• Written exercise
Reproduce this listing in full.

• Material provided
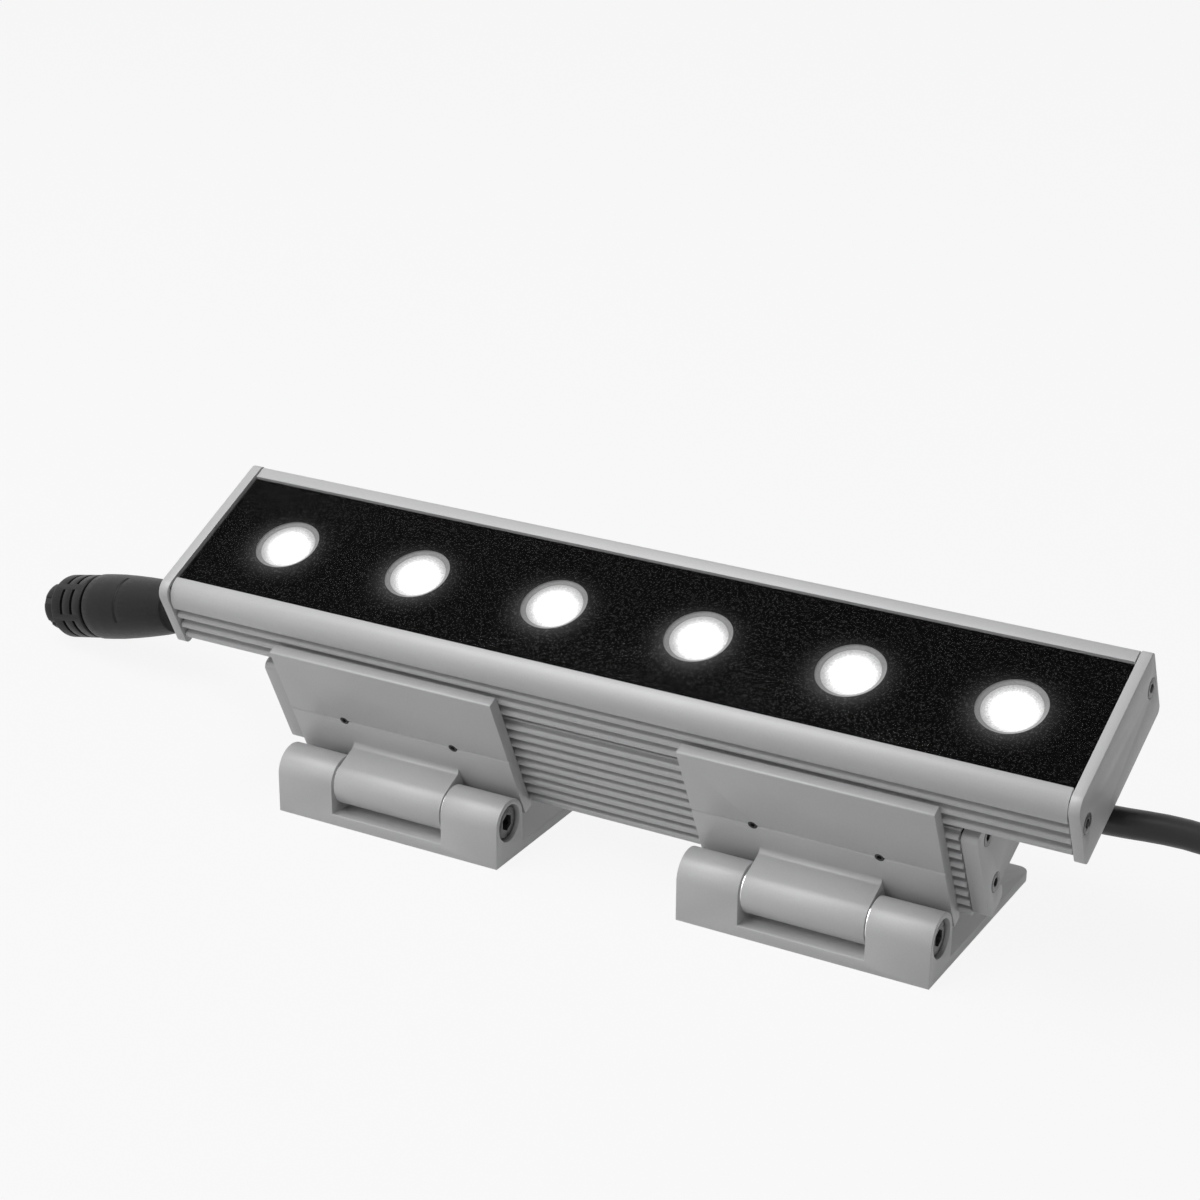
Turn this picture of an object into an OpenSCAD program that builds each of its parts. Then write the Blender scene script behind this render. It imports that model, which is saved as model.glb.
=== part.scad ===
// Wall grazer light: a slim lamp head with one row of bright openings, on a ribbed driver box
// that two hinged brackets hold over their base plates. Lengths are in millimetres.
// The part stands on its base plates: X runs along the lamp, Y away from its front, Z up.
// The lamp's own pieces are drawn flat, with X along the lamp, Y across the black panel from
// its near edge to its far edge, and Z out of the panel, whose near edge is at Y = 0, Z = 0.

/* [Lamp head] */
// Overall length of the head over its end caps
head_len = 305; // [295:1:400]
// Width of the clear cover and of the black panel under it
panel_w = 47.7; // [46:0.1:54]
// Width of the rounded near shoulder beside the panel
near_w = 6.6; // [6.2:0.1:8]
// Width of the flat far border beside the panel
far_w = 5.2; // [5:0.1:7]
// Depth of the head extrusion behind the panel's face
head_d = 22.2; // [22:0.1:26]
// Thickness of the head's floor, which carries the light board
head_floor_t = 3; // [2.5:0.1:4]
// Radius of the near shoulder
shoulder_r = 6; // [3:0.1:6]
// Thickness of each head end cap
cap_t = 3.3; // [3:0.1:5]
// Radius of the caps' near front corner
cap_near_r = 4.5; // [2:0.1:5]
// Radius of the caps' other corners
cap_edge_r = 2; // [1:0.1:3]
// How far the caps stand proud of the head in front
cap_proud_front = 0.3; // [0.2:0.1:2]
// How far the caps stand proud on the near side
cap_proud_near = 0.3; // [0.2:0.05:1]
// How far the caps stand proud on the far side
cap_proud_far = 0.3; // [0.2:0.05:1.5]
// How far the caps stand proud below
cap_proud_low = 1.8; // [0.5:0.1:2]
// Thickness of the gaskets under the caps and the end plates
gasket_t = 0.5; // [0.4:0.1:1.5]

/* [Openings and optics] */
// Number of bright openings
led_count = 6; // [4:2:6]
// Length left over at each end of the head, beyond the even shares of the openings
led_margin = 6.4; // [6.1:0.1:20]
// Distance of the row of openings from the panel's near edge
led_row = 23.7; // [22:0.05:25]
// Diameter of the openings in the black panel
opening_d = 20.8; // [19.9:0.1:22]
// Thickness of the black panel
panel_t = 0.4; // [0.3:0.1:1.5]
// Thickness of the clear cover over the panel
glass_t = 1.1; // [0.8:0.1:3]
// Thickness of the gasket under the panel
seal_t = 1; // [0.8:0.1:1.2]
// Width of the ledge that carries panel and cover
ledge_w = 2.6; // [2:0.1:3]
// Outer diameter of the lens holders
holder_d = 22.6; // [22:0.1:24]
// Diameter of the lenses' bright face
lens_d = 17.6; // [14:0.1:18.5]
// How far the lens face lies below the holder's rim
lens_recess = 0.3; // [0.2:0.1:2]
// Side of the square light chips
chip_w = 3.5; // [3:0.1:4]
// Height of the light chips
chip_h = 1.2; // [0.8:0.1:1.6]
// Thickness of the circuit boards
board_t = 1.6; // [1.2:0.1:2]
// Thickness of the thermal pad under the light board
pad_t = 0.6; // [0.4:0.1:1]

/* [Ribs] */
// Depth of the ribs from tip to root
rib_depth = 2.2; // [1.8:0.1:2.4]
// Thickness of a rib
rib_t = 2.4; // [2:0.1:2.6]
// How far the rib tips lie behind the smooth wall
rib_set = 0.2; // [0.1:0.05:0.5]
// Height of the smooth wall above the head's ribs
smooth_h = 7.9; // [7:0.1:8.5]
// Depth of the head's first rib below the panel's face
head_rib_1 = 11.6; // [11.4:0.1:12]
// Distance between the head's ribs
head_rib_pitch = 4.37; // [4.2:0.01:4.5]
// Distance between the driver box's ribs
box_rib_pitch = 4.117; // [4:0.001:4.15]

/* [Driver box] */
// Length of the box over its end plates
box_len = 241; // [236:1:260]
// Width of the box over its rib tips
box_w = 59.3; // [56:0.1:62]
// Depth of the box without its rails
box_h = 29.9; // [29:0.1:33]
// Wall of the box
box_wall = 2.4; // [2:0.1:3]
// Height of the rails along the box's lower edges
rail_h = 6.3; // [5.5:0.1:7]
// Width of the rails
rail_w = 10.6; // [8:0.1:14]
// Thickness of each end plate
plate_t = 5; // [4:0.1:7]
// How far the end plates lie behind the rib tips
plate_set = 0.3; // [0:0.05:0.8]
// How far the end plates stop below the box's top
plate_drop = 1.2; // [0.5:0.1:2]
// Radius of the end plates' upper corners
plate_top_r = 2.2; // [1:0.1:3]
// Radius of the end plates' lower corners
plate_low_r = 3; // [1:0.1:3]
// Thickness of the strip between the head and the box
bridge_t = 2.3; // [2:0.1:4]
// Depth of the lead outlets below the box's top
exit_drop = 16; // [14:0.1:17]

/* [Bracket leaves] */
// Distance of each bracket's centre from the lamp's centre
bracket_x = 71.2; // [60:0.1:74]
// How far each end of a leaf lies inside its base plate's end
leaf_in = 0.45; // [0.2:0.05:2]
// Thickness of a leaf
leaf_t = 4; // [3:0.1:5]
// Depth of a leaf's upper edge below the panel's face
leaf_top = 13.1; // [12:0.1:15]
// Height of a leaf
leaf_h = 49; // [47:0.1:49.4]
// Depth of the scribed screw line below the panel's face
screw_line = 38.3; // [36:0.1:40]
// Distance of the leaf screws from the bracket's centre
screw_x = 20; // [12:0.1:30]
// Diameter of the hinge barrel
barrel_d = 14.6; // [13.6:0.1:14.8]
// Depth of the hinge axis below the panel's face
axis_drop = 56.55; // [56:0.05:57]
// Distance of the hinge axis in front of the leaf
axis_off = 8.7; // [8.5:0.05:9.5]
// Radius of the fillet between web and leaf
web_fillet = 1.8; // [1:0.1:3]
// Angle of the lamp from lying flat over its base plates
tilt = 24.75; // [20:0.25:30]

/* [Base plates] */
// Width of a base plate
base_w = 80.8; // [78:0.1:84]
// Thickness of a base plate
base_t = 3.2; // [2.5:0.1:4]
// Distance of a base plate's back edge from the hinge axis
base_back = 69.8; // [66:0.1:75]
// Height of the hinge axis above the mounting surface
axis_h = 12.7; // [12.4:0.1:14]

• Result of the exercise
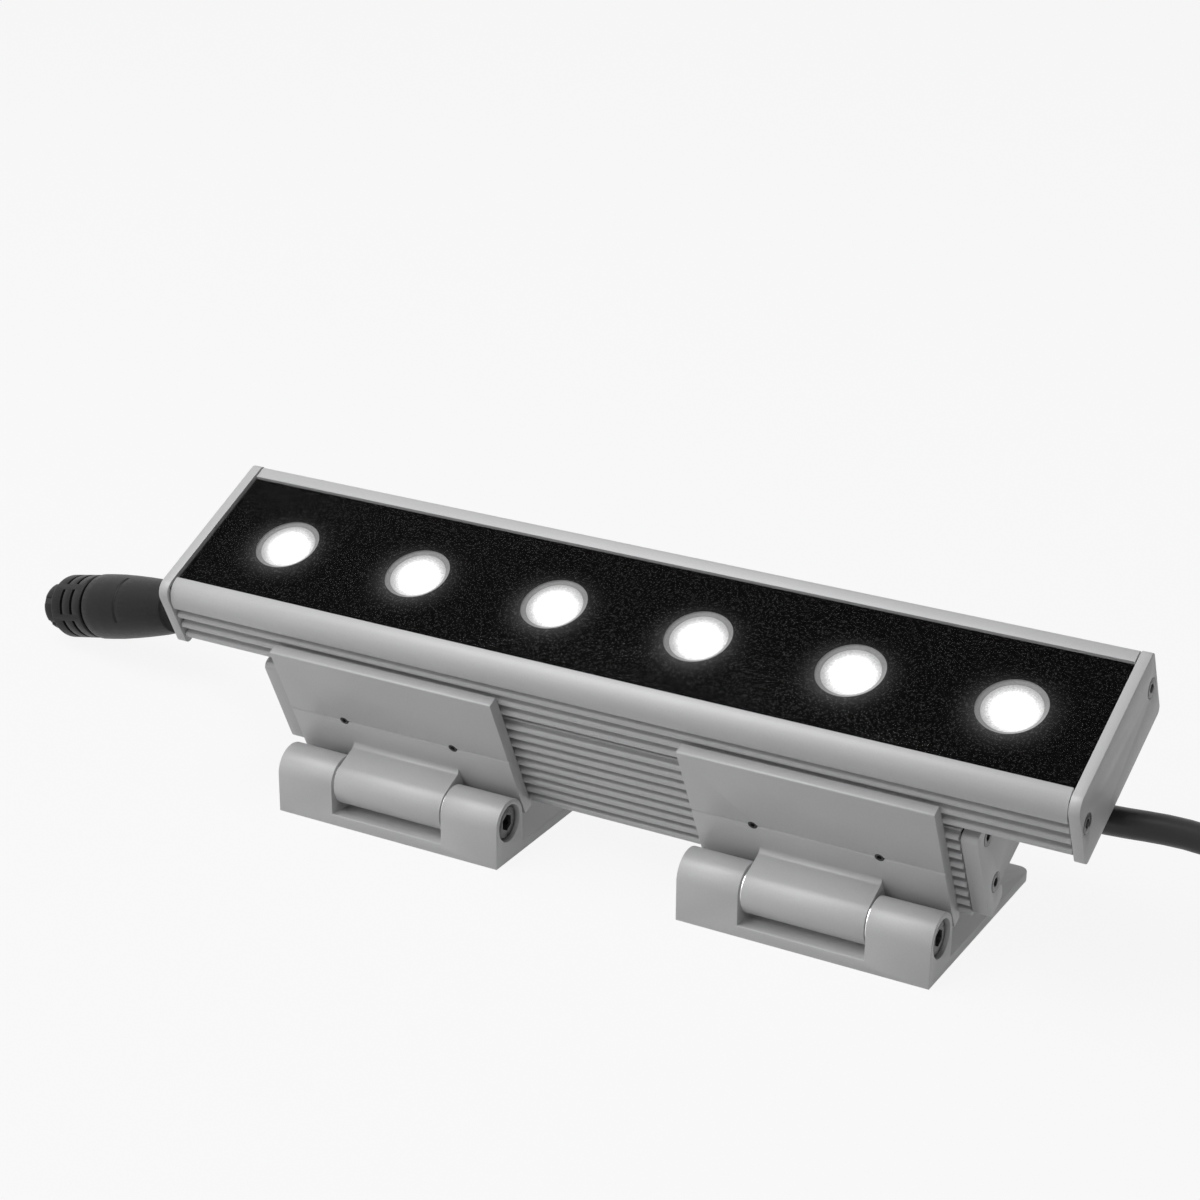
Turn this picture of an object into an OpenSCAD program that builds each of its parts. Then write the Blender scene script behind this render. It imports that model, which is saved as model.glb.
=== part.scad ===
// Wall grazer light: a slim lamp head with one row of bright openings, on a ribbed driver box
// that two hinged brackets hold over their base plates. Lengths are in millimetres.
// The part stands on its base plates: X runs along the lamp, Y away from its front, Z up.
// The lamp's own pieces are drawn flat, with X along the lamp, Y across the black panel from
// its near edge to its far edge, and Z out of the panel, whose near edge is at Y = 0, Z = 0.

/* [Lamp head] */
// Overall length of the head over its end caps
head_len = 305; // [295:1:400]
// Width of the clear cover and of the black panel under it
panel_w = 47.7; // [46:0.1:54]
// Width of the rounded near shoulder beside the panel
near_w = 6.6; // [6.2:0.1:8]
// Width of the flat far border beside the panel
far_w = 5.2; // [5:0.1:7]
// Depth of the head extrusion behind the panel's face
head_d = 22.2; // [22:0.1:26]
// Thickness of the head's floor, which carries the light board
head_floor_t = 3; // [2.5:0.1:4]
// Radius of the near shoulder
shoulder_r = 6; // [3:0.1:6]
// Thickness of each head end cap
cap_t = 3.3; // [3:0.1:5]
// Radius of the caps' near front corner
cap_near_r = 4.5; // [2:0.1:5]
// Radius of the caps' other corners
cap_edge_r = 2; // [1:0.1:3]
// How far the caps stand proud of the head in front
cap_proud_front = 0.3; // [0.2:0.1:2]
// How far the caps stand proud on the near side
cap_proud_near = 0.3; // [0.2:0.05:1]
// How far the caps stand proud on the far side
cap_proud_far = 0.3; // [0.2:0.05:1.5]
// How far the caps stand proud below
cap_proud_low = 1.8; // [0.5:0.1:2]
// Thickness of the gaskets under the caps and the end plates
gasket_t = 0.5; // [0.4:0.1:1.5]

/* [Openings and optics] */
// Number of bright openings
led_count = 6; // [4:2:6]
// Length left over at each end of the head, beyond the even shares of the openings
led_margin = 6.4; // [6.1:0.1:20]
// Distance of the row of openings from the panel's near edge
led_row = 23.7; // [22:0.05:25]
// Diameter of the openings in the black panel
opening_d = 20.8; // [19.9:0.1:22]
// Thickness of the black panel
panel_t = 0.4; // [0.3:0.1:1.5]
// Thickness of the clear cover over the panel
glass_t = 1.1; // [0.8:0.1:3]
// Thickness of the gasket under the panel
seal_t = 1; // [0.8:0.1:1.2]
// Width of the ledge that carries panel and cover
ledge_w = 2.6; // [2:0.1:3]
// Outer diameter of the lens holders
holder_d = 22.6; // [22:0.1:24]
// Diameter of the lenses' bright face
lens_d = 17.6; // [14:0.1:18.5]
// How far the lens face lies below the holder's rim
lens_recess = 0.3; // [0.2:0.1:2]
// Side of the square light chips
chip_w = 3.5; // [3:0.1:4]
// Height of the light chips
chip_h = 1.2; // [0.8:0.1:1.6]
// Thickness of the circuit boards
board_t = 1.6; // [1.2:0.1:2]
// Thickness of the thermal pad under the light board
pad_t = 0.6; // [0.4:0.1:1]

/* [Ribs] */
// Depth of the ribs from tip to root
rib_depth = 2.2; // [1.8:0.1:2.4]
// Thickness of a rib
rib_t = 2.4; // [2:0.1:2.6]
// How far the rib tips lie behind the smooth wall
rib_set = 0.2; // [0.1:0.05:0.5]
// Height of the smooth wall above the head's ribs
smooth_h = 7.9; // [7:0.1:8.5]
// Depth of the head's first rib below the panel's face
head_rib_1 = 11.6; // [11.4:0.1:12]
// Distance between the head's ribs
head_rib_pitch = 4.37; // [4.2:0.01:4.5]
// Distance between the driver box's ribs
box_rib_pitch = 4.117; // [4:0.001:4.15]

/* [Driver box] */
// Length of the box over its end plates
box_len = 241; // [236:1:260]
// Width of the box over its rib tips
box_w = 59.3; // [56:0.1:62]
// Depth of the box without its rails
box_h = 29.9; // [29:0.1:33]
// Wall of the box
box_wall = 2.4; // [2:0.1:3]
// Height of the rails along the box's lower edges
rail_h = 6.3; // [5.5:0.1:7]
// Width of the rails
rail_w = 10.6; // [8:0.1:14]
// Thickness of each end plate
plate_t = 5; // [4:0.1:7]
// How far the end plates lie behind the rib tips
plate_set = 0.3; // [0:0.05:0.8]
// How far the end plates stop below the box's top
plate_drop = 1.2; // [0.5:0.1:2]
// Radius of the end plates' upper corners
plate_top_r = 2.2; // [1:0.1:3]
// Radius of the end plates' lower corners
plate_low_r = 3; // [1:0.1:3]
// Thickness of the strip between the head and the box
bridge_t = 2.3; // [2:0.1:4]
// Depth of the lead outlets below the box's top
exit_drop = 16; // [14:0.1:17]

/* [Bracket leaves] */
// Distance of each bracket's centre from the lamp's centre
bracket_x = 71.2; // [60:0.1:74]
// How far each end of a leaf lies inside its base plate's end
leaf_in = 0.45; // [0.2:0.05:2]
// Thickness of a leaf
leaf_t = 4; // [3:0.1:5]
// Depth of a leaf's upper edge below the panel's face
leaf_top = 13.1; // [12:0.1:15]
// Height of a leaf
leaf_h = 49; // [47:0.1:49.4]
// Depth of the scribed screw line below the panel's face
screw_line = 38.3; // [36:0.1:40]
// Distance of the leaf screws from the bracket's centre
screw_x = 20; // [12:0.1:30]
// Diameter of the hinge barrel
barrel_d = 14.6; // [13.6:0.1:14.8]
// Depth of the hinge axis below the panel's face
axis_drop = 56.55; // [56:0.05:57]
// Distance of the hinge axis in front of the leaf
axis_off = 8.7; // [8.5:0.05:9.5]
// Radius of the fillet between web and leaf
web_fillet = 1.8; // [1:0.1:3]
// Angle of the lamp from lying flat over its base plates
tilt = 24.75; // [20:0.25:30]

/* [Base plates] */
// Width of a base plate
base_w = 80.8; // [78:0.1:84]
// Thickness of a base plate
base_t = 3.2; // [2.5:0.1:4]
// Distance of a base plate's back edge from the hinge axis
base_back = 69.8; // [66:0.1:75]
// Height of the hinge axis above the mounting surface
axis_h = 12.7; // [12.4:0.1:14]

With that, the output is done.